● TASK DETAILS
Beginning at the first line of the data, print each line exactly, stopping after the line that contains "facing_t = 0.3; // [0.15:0.05:0.5]".
-------- SUPPLIED INFORMATION --------
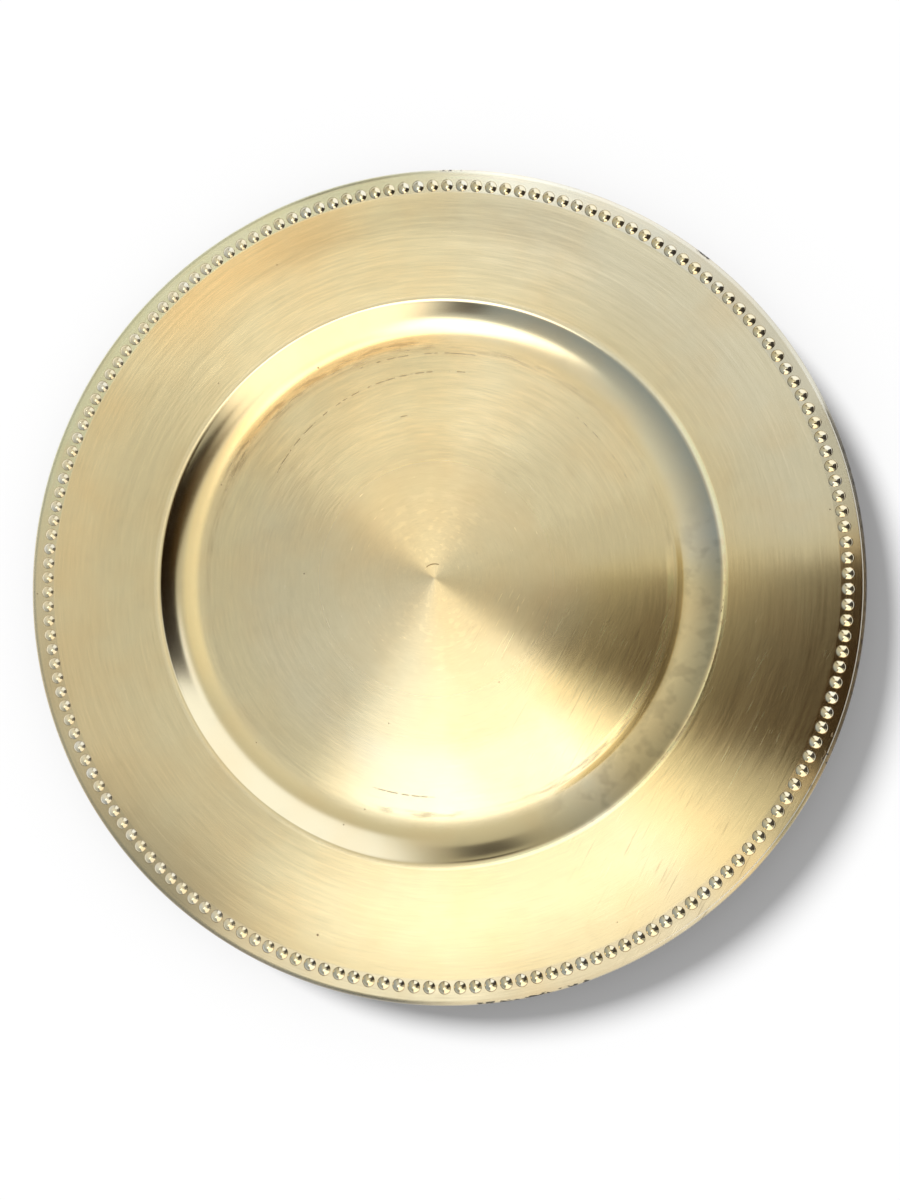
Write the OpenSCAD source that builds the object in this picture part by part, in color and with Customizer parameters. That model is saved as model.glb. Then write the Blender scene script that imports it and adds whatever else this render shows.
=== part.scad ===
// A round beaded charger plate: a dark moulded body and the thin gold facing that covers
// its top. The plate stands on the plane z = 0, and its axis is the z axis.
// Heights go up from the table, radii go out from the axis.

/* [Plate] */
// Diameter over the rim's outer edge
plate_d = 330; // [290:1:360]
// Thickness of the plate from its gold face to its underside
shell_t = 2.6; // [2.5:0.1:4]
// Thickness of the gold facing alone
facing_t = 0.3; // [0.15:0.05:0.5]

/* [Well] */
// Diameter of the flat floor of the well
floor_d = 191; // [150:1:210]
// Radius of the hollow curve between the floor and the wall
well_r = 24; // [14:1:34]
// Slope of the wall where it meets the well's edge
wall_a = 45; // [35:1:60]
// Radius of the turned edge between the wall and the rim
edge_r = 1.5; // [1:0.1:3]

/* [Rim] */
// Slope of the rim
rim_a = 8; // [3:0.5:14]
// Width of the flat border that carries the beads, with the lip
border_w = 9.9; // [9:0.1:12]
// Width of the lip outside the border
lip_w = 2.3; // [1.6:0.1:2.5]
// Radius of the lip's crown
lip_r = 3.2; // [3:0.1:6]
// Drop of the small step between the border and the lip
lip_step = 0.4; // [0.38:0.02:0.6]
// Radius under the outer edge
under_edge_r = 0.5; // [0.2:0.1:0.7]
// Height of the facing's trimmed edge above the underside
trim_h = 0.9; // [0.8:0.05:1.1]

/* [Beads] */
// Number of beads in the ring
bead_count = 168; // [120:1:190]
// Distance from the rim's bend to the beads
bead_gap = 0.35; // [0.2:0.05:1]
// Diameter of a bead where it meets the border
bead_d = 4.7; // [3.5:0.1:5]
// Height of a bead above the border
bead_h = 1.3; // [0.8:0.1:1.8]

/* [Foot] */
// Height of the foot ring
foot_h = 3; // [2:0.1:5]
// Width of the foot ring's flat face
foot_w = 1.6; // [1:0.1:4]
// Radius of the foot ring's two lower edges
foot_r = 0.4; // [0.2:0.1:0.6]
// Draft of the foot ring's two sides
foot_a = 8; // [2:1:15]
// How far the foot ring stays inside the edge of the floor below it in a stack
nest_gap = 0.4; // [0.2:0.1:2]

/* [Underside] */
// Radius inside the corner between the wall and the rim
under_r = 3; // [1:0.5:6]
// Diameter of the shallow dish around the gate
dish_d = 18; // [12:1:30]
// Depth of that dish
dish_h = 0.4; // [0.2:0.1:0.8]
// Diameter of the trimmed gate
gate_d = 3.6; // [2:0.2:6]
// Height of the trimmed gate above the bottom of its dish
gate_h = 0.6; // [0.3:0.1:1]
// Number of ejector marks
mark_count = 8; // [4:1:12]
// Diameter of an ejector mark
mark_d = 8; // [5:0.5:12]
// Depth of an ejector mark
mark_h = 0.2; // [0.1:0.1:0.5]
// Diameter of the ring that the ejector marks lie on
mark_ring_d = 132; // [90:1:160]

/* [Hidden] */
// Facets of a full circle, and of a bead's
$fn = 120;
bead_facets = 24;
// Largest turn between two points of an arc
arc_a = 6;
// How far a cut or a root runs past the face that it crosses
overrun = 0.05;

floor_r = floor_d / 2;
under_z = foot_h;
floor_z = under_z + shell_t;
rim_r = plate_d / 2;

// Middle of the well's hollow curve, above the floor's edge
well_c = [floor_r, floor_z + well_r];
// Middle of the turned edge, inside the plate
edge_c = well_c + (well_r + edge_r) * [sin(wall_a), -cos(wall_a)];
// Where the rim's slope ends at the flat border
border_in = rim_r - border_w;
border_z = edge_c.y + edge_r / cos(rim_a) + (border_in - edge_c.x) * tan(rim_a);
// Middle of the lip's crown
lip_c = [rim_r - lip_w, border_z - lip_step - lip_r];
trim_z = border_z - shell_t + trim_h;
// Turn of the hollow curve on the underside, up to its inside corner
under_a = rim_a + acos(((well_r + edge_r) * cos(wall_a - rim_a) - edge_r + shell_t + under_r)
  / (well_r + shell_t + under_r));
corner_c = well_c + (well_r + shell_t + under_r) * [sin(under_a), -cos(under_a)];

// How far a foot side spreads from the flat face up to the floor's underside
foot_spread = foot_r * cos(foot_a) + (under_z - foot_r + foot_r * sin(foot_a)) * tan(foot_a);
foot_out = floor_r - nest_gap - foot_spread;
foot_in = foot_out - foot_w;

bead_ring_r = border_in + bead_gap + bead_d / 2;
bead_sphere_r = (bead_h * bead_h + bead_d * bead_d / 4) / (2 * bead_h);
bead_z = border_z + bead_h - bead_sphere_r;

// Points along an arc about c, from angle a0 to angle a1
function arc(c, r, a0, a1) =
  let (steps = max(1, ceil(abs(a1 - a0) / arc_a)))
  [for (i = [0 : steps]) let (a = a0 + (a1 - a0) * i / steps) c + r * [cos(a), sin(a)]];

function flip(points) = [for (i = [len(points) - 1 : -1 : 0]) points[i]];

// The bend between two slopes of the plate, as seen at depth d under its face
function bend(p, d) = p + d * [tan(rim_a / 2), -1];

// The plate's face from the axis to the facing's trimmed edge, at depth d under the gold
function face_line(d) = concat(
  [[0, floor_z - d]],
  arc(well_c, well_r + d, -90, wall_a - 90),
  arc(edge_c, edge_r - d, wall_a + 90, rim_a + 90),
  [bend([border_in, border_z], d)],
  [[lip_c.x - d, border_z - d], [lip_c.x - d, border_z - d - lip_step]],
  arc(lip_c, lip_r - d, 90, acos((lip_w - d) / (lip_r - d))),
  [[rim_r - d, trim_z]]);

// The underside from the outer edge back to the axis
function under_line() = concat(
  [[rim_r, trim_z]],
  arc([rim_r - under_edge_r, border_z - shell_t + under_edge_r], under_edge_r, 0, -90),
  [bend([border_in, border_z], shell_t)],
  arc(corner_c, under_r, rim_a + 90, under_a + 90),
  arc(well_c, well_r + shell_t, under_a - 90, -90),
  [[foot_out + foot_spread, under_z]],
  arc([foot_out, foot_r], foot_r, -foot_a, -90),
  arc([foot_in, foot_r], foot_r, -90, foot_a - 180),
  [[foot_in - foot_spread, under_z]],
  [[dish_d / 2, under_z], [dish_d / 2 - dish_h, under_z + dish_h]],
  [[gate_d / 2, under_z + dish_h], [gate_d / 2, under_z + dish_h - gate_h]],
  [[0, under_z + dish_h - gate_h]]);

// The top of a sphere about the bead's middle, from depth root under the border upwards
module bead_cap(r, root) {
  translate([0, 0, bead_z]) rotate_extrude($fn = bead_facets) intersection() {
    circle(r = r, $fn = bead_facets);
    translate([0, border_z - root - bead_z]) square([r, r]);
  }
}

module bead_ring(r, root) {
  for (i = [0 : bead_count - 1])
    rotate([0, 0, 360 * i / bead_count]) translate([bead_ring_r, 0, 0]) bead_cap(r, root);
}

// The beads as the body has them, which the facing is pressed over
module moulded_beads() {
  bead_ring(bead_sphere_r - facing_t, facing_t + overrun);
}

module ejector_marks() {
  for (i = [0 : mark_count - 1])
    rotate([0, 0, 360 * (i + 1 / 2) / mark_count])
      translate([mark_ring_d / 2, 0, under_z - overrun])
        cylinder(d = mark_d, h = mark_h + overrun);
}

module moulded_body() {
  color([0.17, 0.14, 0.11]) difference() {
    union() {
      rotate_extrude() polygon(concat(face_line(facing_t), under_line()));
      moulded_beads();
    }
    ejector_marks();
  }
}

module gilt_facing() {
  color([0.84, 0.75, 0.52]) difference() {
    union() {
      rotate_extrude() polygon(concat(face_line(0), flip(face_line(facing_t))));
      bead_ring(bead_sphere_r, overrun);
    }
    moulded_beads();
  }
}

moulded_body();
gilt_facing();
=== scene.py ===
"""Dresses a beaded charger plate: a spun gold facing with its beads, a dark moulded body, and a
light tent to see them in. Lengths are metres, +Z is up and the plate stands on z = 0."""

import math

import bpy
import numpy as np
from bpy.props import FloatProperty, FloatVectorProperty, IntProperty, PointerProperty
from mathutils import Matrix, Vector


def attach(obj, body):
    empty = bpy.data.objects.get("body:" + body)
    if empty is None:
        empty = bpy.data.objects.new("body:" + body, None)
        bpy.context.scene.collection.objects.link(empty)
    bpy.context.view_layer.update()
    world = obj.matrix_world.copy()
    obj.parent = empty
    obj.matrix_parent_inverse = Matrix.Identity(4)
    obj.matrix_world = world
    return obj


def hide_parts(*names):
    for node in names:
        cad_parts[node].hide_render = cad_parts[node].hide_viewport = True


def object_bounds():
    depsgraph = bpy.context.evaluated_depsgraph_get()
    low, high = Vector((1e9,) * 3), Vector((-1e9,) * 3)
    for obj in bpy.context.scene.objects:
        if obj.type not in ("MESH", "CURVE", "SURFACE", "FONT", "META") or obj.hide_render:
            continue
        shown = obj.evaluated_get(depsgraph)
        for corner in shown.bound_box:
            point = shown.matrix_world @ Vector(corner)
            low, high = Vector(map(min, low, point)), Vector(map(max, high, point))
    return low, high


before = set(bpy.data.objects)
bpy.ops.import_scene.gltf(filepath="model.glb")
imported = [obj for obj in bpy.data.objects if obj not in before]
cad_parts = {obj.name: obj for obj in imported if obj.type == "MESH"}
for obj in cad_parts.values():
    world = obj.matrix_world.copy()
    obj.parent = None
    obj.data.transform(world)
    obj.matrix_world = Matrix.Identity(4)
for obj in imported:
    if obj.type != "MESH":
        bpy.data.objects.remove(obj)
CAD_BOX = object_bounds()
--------
● THE ANSWER
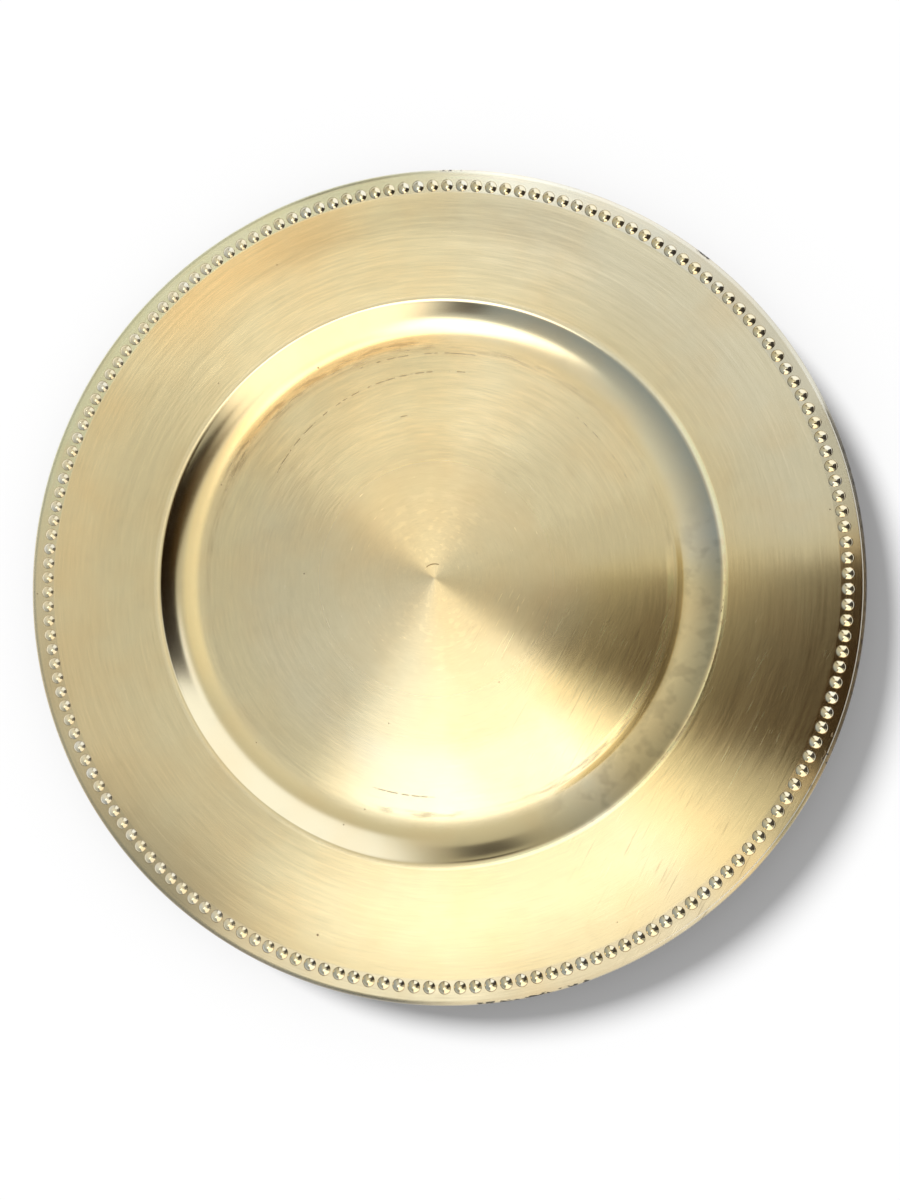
Write the OpenSCAD source that builds the object in this picture part by part, in color and with Customizer parameters. That model is saved as model.glb. Then write the Blender scene script that imports it and adds whatever else this render shows.
=== part.scad ===
// A round beaded charger plate: a dark moulded body and the thin gold facing that covers
// its top. The plate stands on the plane z = 0, and its axis is the z axis.
// Heights go up from the table, radii go out from the axis.

/* [Plate] */
// Diameter over the rim's outer edge
plate_d = 330; // [290:1:360]
// Thickness of the plate from its gold face to its underside
shell_t = 2.6; // [2.5:0.1:4]
// Thickness of the gold facing alone
facing_t = 0.3; // [0.15:0.05:0.5]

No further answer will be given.